## Information shown
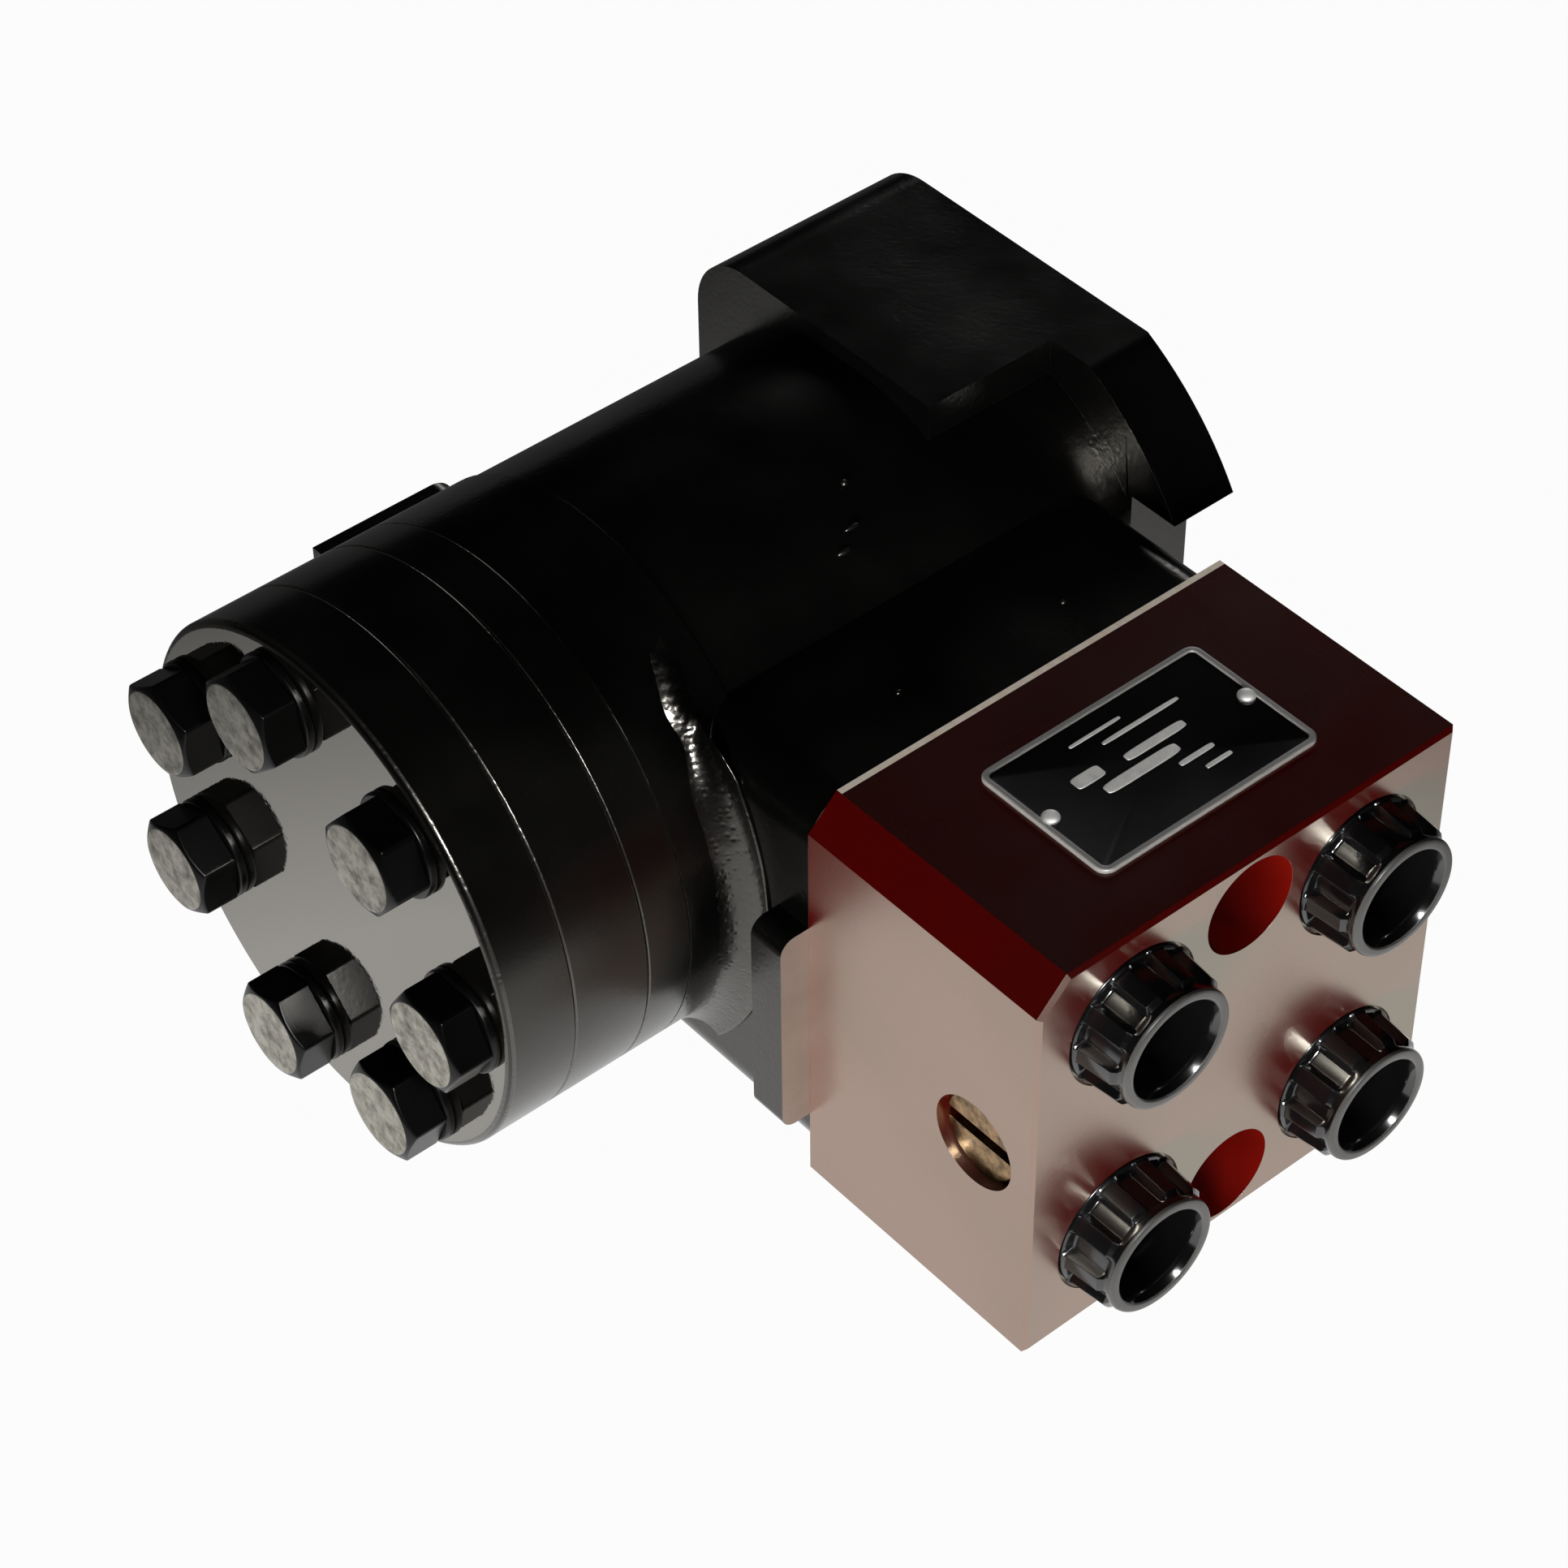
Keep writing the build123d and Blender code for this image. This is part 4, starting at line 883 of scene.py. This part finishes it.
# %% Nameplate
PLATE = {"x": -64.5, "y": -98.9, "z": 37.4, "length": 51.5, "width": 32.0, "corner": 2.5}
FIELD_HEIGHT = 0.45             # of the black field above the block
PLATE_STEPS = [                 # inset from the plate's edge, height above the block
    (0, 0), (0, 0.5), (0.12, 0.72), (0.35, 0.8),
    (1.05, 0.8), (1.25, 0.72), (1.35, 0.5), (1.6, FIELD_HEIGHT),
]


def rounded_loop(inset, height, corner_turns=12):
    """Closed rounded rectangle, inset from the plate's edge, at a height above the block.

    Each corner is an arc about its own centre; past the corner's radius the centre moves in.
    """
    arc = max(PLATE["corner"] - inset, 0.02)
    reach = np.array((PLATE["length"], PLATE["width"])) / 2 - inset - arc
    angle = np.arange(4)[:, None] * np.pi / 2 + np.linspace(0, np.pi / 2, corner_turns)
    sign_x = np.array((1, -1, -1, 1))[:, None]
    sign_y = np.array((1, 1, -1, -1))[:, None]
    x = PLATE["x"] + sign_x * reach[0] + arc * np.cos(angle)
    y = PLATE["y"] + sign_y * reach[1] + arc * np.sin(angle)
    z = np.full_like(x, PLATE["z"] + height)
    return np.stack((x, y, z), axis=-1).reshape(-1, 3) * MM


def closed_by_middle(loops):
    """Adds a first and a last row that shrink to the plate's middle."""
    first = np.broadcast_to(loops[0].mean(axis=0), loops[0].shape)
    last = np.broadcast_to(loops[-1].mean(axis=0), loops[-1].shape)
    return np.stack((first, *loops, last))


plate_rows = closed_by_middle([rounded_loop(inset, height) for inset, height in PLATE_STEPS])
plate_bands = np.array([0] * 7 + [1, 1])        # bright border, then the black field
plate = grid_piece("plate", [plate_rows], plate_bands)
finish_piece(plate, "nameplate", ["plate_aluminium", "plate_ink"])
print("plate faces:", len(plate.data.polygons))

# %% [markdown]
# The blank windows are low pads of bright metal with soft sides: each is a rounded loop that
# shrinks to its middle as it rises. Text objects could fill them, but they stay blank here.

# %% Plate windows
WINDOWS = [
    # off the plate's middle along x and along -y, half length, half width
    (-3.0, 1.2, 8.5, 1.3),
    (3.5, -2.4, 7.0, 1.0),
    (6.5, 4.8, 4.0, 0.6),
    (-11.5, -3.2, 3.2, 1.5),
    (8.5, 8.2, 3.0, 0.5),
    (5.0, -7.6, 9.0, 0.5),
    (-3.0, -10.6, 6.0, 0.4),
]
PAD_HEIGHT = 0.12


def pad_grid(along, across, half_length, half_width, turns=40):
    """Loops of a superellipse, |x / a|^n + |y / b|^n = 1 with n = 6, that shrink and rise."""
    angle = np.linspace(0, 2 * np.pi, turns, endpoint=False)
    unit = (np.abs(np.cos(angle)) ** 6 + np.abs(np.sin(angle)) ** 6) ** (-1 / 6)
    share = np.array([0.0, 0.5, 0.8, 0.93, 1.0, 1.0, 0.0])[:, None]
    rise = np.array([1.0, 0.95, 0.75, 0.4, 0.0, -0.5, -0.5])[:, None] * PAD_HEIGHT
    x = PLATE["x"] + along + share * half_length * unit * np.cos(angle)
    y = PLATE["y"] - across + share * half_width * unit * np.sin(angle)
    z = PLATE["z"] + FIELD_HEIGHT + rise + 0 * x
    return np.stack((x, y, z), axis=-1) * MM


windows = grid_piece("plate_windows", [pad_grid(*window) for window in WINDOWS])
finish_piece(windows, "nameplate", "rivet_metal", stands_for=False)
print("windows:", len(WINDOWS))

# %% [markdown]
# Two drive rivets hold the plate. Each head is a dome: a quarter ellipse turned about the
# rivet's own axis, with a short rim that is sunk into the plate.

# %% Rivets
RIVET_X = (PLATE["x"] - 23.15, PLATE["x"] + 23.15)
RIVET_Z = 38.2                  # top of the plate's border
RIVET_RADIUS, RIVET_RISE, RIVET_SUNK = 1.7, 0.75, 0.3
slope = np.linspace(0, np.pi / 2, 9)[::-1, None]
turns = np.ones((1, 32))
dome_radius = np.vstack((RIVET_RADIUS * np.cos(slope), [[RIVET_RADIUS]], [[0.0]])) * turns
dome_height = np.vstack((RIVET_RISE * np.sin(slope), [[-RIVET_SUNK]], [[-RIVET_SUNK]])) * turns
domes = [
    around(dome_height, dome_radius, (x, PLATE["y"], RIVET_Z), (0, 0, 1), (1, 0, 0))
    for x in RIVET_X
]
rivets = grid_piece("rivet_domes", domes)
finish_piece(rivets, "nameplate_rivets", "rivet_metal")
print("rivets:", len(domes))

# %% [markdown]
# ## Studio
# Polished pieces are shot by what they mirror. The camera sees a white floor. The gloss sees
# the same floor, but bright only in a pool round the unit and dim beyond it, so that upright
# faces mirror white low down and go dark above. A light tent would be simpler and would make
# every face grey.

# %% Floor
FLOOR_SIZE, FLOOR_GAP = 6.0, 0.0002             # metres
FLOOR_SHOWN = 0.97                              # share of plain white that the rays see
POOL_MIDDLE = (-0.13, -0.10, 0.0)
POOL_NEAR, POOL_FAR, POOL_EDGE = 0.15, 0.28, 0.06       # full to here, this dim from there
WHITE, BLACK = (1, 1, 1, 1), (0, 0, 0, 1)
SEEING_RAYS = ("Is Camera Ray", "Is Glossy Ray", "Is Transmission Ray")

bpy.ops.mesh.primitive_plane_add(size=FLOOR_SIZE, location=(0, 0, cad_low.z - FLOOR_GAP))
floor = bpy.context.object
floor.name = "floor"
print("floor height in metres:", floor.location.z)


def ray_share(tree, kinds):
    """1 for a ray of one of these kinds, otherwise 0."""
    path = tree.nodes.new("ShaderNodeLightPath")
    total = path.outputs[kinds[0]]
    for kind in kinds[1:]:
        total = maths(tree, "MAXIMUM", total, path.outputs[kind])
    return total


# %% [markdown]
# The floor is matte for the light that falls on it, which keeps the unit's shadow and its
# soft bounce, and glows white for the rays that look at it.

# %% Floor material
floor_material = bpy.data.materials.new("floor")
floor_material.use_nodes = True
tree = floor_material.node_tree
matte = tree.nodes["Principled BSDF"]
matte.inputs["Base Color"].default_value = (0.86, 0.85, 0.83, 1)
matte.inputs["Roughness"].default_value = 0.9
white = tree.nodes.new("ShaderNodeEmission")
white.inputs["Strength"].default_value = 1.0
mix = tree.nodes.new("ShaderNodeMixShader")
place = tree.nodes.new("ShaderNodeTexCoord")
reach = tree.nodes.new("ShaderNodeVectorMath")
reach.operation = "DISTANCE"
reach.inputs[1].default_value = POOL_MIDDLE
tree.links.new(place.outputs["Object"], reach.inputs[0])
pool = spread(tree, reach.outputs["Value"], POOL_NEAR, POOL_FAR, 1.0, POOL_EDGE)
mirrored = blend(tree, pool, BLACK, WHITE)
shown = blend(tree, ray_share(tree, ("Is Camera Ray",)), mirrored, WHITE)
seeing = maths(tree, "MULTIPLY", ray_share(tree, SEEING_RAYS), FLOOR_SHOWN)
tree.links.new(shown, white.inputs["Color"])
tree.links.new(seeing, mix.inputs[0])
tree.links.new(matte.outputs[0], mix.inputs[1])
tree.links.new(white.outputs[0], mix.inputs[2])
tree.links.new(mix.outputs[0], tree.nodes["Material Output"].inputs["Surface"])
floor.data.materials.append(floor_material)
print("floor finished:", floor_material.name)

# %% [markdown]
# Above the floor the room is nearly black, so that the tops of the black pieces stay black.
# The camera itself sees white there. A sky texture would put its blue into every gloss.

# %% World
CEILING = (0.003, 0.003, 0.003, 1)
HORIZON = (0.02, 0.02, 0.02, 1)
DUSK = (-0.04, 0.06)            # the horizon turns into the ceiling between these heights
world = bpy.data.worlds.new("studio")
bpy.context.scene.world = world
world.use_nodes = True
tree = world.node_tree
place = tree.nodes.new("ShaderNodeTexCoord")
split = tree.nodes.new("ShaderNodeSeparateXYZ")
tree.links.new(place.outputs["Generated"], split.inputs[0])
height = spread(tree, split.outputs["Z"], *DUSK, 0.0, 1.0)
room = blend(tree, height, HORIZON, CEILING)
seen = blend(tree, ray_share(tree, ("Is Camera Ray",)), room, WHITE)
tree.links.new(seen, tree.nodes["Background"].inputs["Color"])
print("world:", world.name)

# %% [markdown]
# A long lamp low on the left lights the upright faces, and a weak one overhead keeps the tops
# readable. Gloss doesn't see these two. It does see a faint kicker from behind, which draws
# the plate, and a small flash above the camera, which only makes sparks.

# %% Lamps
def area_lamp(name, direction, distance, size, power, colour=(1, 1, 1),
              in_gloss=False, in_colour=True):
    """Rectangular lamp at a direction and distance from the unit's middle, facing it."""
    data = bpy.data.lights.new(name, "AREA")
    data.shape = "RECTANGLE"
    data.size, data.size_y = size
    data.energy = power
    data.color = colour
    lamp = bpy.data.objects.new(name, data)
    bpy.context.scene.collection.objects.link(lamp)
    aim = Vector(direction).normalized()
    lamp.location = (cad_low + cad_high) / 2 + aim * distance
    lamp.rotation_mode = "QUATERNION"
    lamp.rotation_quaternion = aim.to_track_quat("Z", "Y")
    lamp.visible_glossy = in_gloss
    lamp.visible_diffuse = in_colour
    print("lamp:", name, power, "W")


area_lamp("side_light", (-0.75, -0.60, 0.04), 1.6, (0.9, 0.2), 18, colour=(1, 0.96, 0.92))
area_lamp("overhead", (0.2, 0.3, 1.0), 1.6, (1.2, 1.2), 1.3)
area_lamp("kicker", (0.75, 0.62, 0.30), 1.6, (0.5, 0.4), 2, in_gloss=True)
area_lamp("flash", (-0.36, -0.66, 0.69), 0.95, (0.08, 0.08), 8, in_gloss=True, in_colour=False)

## The request
Locate each line containing the string "this" and show it.

## Exercise result
Keep writing the build123d and Blender code for this image. This is part 4, starting at line 883 of scene.py. This part finishes it.
POOL_NEAR, POOL_FAR, POOL_EDGE = 0.15, 0.28, 0.06       # full to here, this dim from there